======== Records provided

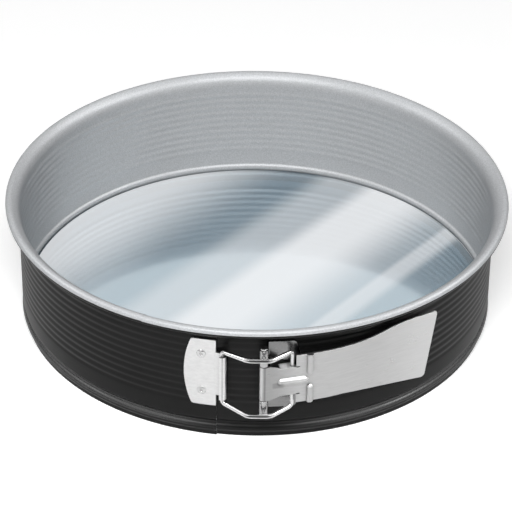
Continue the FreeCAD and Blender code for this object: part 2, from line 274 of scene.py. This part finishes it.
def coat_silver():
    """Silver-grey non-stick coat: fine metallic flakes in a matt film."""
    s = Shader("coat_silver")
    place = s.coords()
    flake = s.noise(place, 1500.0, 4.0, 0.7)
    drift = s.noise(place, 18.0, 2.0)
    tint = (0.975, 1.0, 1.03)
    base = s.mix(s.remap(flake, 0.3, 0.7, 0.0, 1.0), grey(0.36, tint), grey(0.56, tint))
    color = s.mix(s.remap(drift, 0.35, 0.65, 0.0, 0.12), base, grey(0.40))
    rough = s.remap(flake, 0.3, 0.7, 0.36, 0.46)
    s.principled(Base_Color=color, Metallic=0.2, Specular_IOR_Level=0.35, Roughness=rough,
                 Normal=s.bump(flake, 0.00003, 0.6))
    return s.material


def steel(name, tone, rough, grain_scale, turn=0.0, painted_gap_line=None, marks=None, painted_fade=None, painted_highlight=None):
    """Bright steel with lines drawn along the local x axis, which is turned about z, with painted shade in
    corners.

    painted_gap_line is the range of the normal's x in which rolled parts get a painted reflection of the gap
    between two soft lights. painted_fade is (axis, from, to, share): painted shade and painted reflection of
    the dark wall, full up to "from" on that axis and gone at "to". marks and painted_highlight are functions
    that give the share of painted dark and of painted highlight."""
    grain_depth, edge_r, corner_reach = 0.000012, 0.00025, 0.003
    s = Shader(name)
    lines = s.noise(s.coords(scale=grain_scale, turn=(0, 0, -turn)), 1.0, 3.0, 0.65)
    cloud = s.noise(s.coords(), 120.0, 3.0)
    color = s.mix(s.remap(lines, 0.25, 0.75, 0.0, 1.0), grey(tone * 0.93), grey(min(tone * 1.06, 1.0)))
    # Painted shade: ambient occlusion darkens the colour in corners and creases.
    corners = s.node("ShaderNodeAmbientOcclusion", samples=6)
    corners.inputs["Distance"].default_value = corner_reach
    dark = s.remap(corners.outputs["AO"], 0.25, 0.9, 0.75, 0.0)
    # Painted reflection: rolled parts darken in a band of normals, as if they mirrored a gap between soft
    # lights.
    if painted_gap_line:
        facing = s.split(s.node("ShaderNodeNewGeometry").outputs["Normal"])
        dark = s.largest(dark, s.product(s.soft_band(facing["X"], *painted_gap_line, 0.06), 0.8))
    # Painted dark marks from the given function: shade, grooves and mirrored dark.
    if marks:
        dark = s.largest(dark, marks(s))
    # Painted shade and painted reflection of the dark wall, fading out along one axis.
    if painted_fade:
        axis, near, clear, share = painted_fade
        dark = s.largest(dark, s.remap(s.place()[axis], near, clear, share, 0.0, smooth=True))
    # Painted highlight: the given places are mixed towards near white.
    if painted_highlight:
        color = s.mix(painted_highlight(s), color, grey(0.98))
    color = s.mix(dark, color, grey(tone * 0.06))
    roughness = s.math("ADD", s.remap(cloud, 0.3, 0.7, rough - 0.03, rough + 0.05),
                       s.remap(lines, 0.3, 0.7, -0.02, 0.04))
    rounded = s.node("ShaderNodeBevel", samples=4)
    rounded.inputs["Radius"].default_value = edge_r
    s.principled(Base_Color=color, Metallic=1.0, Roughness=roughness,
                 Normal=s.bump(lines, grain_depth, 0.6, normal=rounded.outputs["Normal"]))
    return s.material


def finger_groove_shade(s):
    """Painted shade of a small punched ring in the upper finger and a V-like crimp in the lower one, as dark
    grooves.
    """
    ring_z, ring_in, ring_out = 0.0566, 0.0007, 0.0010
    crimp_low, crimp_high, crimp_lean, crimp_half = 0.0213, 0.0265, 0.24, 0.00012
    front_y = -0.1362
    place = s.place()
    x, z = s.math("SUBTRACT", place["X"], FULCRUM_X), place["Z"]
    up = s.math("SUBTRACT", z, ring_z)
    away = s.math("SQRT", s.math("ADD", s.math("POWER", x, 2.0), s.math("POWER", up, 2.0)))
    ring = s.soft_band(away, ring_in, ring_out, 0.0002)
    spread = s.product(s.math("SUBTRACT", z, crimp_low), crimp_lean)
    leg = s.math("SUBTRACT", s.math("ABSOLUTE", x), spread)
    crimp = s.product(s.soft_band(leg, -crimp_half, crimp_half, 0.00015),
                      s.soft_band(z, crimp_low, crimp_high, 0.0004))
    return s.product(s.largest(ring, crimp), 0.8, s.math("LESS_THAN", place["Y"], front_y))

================
======== Records provided

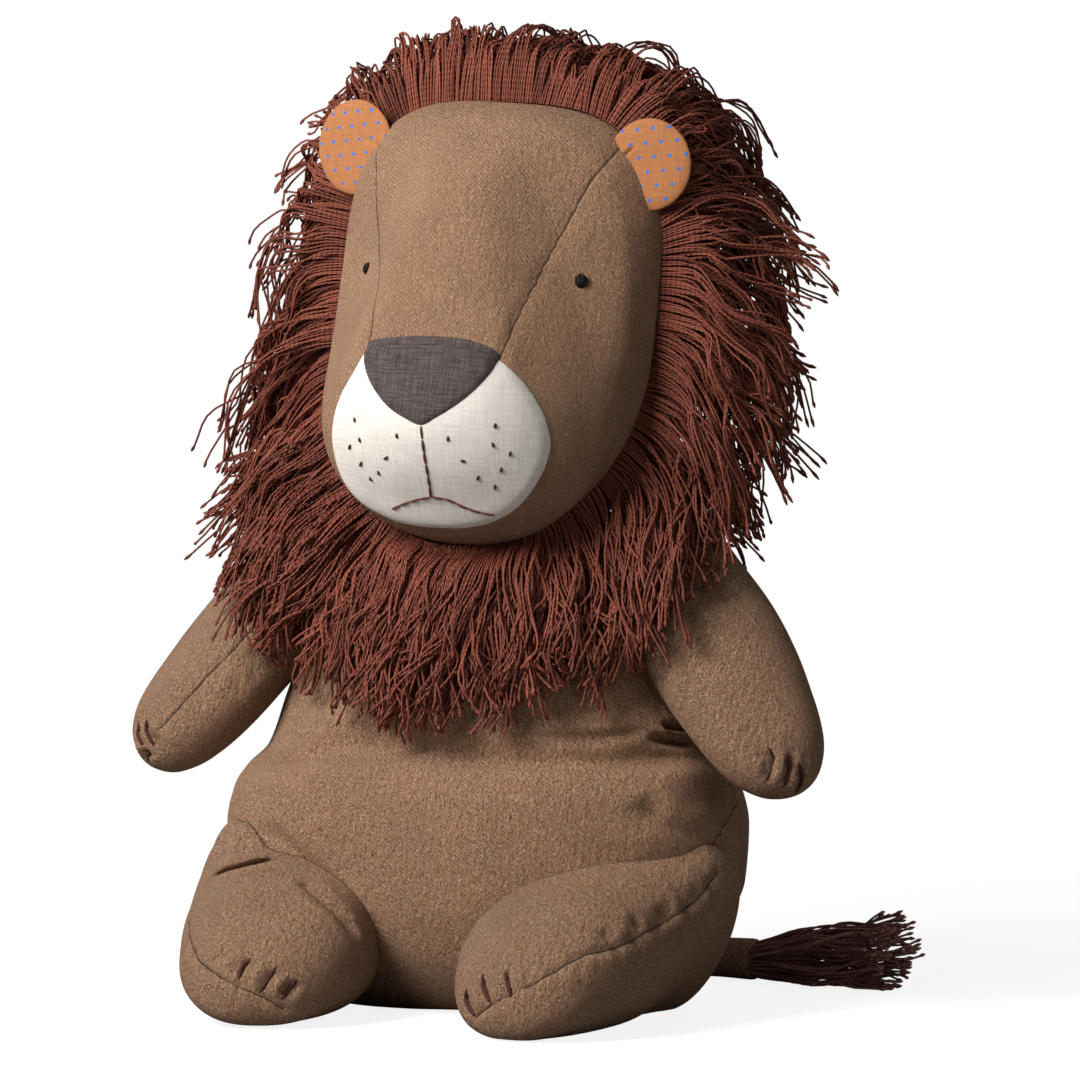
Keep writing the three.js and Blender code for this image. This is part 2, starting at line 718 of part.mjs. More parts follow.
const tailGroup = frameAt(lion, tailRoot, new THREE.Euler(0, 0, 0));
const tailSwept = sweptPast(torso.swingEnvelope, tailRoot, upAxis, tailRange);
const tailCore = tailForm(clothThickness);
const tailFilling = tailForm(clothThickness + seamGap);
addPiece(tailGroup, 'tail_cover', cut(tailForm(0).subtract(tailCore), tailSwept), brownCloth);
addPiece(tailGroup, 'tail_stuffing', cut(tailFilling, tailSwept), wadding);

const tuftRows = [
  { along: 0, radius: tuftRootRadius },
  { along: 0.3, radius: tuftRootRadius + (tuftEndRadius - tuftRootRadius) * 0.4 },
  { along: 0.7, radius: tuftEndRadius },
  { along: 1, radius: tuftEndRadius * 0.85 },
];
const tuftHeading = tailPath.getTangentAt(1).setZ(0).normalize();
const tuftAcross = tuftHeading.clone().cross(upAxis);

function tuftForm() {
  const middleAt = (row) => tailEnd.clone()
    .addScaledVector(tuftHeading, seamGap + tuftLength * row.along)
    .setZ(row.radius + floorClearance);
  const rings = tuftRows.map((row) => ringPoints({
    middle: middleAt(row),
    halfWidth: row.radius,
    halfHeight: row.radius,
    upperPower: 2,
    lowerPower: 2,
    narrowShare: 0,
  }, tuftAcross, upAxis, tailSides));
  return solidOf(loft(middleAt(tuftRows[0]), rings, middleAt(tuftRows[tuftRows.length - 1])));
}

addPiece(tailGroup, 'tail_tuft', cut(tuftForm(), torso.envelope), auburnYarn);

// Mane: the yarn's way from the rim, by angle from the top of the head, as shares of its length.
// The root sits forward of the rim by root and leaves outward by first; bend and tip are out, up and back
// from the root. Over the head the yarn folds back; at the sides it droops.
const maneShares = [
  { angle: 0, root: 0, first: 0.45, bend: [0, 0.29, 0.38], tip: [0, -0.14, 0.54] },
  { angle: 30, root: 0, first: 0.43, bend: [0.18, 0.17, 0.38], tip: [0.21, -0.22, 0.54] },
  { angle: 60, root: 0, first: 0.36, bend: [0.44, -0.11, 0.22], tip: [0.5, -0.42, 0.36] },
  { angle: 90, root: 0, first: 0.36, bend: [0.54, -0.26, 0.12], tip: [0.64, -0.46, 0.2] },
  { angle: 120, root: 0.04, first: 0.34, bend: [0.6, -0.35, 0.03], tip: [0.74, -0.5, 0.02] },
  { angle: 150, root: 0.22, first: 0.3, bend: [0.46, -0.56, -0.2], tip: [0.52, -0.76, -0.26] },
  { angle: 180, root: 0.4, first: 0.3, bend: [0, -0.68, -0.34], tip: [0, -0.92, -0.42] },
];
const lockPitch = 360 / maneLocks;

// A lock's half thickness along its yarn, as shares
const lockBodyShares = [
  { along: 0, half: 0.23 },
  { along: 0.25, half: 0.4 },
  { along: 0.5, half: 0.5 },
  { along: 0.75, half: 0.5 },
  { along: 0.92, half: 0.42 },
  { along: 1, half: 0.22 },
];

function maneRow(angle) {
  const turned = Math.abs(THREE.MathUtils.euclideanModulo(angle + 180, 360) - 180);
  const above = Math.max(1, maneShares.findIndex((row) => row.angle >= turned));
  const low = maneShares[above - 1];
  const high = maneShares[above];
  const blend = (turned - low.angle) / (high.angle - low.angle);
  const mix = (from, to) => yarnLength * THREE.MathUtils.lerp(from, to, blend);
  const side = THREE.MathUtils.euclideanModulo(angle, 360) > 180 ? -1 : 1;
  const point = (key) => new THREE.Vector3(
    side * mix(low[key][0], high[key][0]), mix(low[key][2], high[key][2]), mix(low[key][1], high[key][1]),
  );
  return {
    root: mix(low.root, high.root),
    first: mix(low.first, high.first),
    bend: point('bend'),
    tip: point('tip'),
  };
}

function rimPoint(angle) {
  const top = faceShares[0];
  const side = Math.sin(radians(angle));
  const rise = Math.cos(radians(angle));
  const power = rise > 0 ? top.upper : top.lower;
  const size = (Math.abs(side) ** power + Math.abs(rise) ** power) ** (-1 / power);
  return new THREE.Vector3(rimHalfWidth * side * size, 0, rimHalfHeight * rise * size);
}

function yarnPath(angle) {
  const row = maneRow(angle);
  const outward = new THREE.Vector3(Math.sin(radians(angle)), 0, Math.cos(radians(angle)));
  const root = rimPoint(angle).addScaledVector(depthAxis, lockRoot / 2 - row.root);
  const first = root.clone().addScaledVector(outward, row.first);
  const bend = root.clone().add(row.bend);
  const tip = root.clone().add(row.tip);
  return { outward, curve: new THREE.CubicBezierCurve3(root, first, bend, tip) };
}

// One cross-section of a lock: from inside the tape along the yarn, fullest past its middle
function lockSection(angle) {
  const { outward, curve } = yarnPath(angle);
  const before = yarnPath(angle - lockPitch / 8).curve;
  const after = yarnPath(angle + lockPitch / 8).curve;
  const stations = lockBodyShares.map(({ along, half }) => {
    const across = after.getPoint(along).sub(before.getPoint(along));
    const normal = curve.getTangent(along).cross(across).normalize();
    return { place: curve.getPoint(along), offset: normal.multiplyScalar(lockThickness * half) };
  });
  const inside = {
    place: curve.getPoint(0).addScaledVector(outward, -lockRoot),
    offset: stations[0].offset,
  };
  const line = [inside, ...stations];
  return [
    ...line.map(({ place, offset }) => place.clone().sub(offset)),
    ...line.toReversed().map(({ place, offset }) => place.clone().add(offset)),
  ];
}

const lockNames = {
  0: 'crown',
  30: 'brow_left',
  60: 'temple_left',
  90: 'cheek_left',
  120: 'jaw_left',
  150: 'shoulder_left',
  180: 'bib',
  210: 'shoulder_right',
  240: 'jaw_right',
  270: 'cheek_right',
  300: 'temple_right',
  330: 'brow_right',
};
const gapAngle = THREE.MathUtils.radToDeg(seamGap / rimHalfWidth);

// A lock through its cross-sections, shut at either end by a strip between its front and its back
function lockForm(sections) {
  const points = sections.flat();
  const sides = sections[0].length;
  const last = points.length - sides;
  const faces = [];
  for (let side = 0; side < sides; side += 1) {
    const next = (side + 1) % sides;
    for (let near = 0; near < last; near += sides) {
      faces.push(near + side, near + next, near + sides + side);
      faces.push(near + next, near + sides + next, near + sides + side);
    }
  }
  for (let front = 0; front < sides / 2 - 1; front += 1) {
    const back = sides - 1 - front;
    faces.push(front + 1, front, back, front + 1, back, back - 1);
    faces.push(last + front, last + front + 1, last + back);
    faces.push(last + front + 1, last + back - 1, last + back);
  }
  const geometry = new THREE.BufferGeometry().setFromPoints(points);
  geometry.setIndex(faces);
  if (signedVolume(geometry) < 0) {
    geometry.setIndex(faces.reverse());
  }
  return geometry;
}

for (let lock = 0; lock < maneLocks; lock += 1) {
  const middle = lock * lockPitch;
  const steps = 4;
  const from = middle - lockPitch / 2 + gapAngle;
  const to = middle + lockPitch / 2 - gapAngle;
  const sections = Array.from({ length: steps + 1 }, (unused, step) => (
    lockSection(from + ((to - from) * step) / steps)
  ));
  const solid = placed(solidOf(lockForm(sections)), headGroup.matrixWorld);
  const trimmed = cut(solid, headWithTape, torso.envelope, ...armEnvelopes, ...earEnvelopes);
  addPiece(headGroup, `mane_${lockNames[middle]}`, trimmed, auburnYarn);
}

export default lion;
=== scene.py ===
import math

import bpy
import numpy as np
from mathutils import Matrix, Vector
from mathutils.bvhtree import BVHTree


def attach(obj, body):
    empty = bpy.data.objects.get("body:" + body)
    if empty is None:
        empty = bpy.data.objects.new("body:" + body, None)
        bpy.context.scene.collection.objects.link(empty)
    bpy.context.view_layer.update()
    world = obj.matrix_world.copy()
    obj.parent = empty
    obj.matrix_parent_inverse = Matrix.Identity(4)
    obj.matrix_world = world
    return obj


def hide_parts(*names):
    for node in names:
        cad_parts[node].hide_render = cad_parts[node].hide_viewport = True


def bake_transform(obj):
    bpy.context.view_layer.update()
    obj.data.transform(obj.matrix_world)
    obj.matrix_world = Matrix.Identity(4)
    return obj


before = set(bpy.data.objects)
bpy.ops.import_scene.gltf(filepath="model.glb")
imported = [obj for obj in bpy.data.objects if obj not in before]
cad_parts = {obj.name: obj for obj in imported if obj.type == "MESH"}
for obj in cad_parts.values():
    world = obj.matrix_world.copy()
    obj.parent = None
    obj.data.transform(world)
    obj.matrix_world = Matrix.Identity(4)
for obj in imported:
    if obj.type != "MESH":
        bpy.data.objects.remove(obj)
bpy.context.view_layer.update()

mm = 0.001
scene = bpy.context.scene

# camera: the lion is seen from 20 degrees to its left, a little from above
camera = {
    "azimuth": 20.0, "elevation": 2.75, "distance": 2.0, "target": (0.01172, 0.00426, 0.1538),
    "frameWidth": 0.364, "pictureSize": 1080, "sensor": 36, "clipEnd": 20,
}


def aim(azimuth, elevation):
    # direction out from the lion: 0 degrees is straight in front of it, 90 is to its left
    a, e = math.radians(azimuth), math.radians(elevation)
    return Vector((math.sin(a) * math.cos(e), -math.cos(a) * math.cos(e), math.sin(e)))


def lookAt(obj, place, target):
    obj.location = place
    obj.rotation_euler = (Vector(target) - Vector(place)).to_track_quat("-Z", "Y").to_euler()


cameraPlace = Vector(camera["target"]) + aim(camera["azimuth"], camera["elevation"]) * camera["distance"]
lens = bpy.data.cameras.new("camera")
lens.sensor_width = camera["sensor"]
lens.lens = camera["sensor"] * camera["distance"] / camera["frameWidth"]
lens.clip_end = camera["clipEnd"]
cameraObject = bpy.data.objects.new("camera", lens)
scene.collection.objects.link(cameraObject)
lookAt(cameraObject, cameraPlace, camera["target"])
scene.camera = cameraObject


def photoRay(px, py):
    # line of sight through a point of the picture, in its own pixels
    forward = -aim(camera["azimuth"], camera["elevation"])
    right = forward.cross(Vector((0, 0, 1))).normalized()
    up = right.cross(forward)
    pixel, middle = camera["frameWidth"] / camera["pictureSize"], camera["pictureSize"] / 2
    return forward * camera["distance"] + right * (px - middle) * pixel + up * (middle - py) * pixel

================

* **Exercise objective**: Reproduce, exactly as written, the stretch of lines whose first line is the one with "for (let lock" and whose last line is the one with "before = set(bpy.data.objects)".

* **Answer for this exercise**:
for (let lock = 0; lock < maneLocks; lock += 1) {
  const middle = lock * lockPitch;
  const steps = 4;
  const from = middle - lockPitch / 2 + gapAngle;
  const to = middle + lockPitch / 2 - gapAngle;
  const sections = Array.from({ length: steps + 1 }, (unused, step) => (
    lockSection(from + ((to - from) * step) / steps)
  ));
  const solid = placed(solidOf(lockForm(sections)), headGroup.matrixWorld);
  const trimmed = cut(solid, headWithTape, torso.envelope, ...armEnvelopes, ...earEnvelopes);
  addPiece(headGroup, `mane_${lockNames[middle]}`, trimmed, auburnYarn);
}

export default lion;
=== scene.py ===
import math

import bpy
import numpy as np
from mathutils import Matrix, Vector
from mathutils.bvhtree import BVHTree


def attach(obj, body):
    empty = bpy.data.objects.get("body:" + body)
    if empty is None:
        empty = bpy.data.objects.new("body:" + body, None)
        bpy.context.scene.collection.objects.link(empty)
    bpy.context.view_layer.update()
    world = obj.matrix_world.copy()
    obj.parent = empty
    obj.matrix_parent_inverse = Matrix.Identity(4)
    obj.matrix_world = world
    return obj


def hide_parts(*names):
    for node in names:
        cad_parts[node].hide_render = cad_parts[node].hide_viewport = True


def bake_transform(obj):
    bpy.context.view_layer.update()
    obj.data.transform(obj.matrix_world)
    obj.matrix_world = Matrix.Identity(4)
    return obj


before = set(bpy.data.objects)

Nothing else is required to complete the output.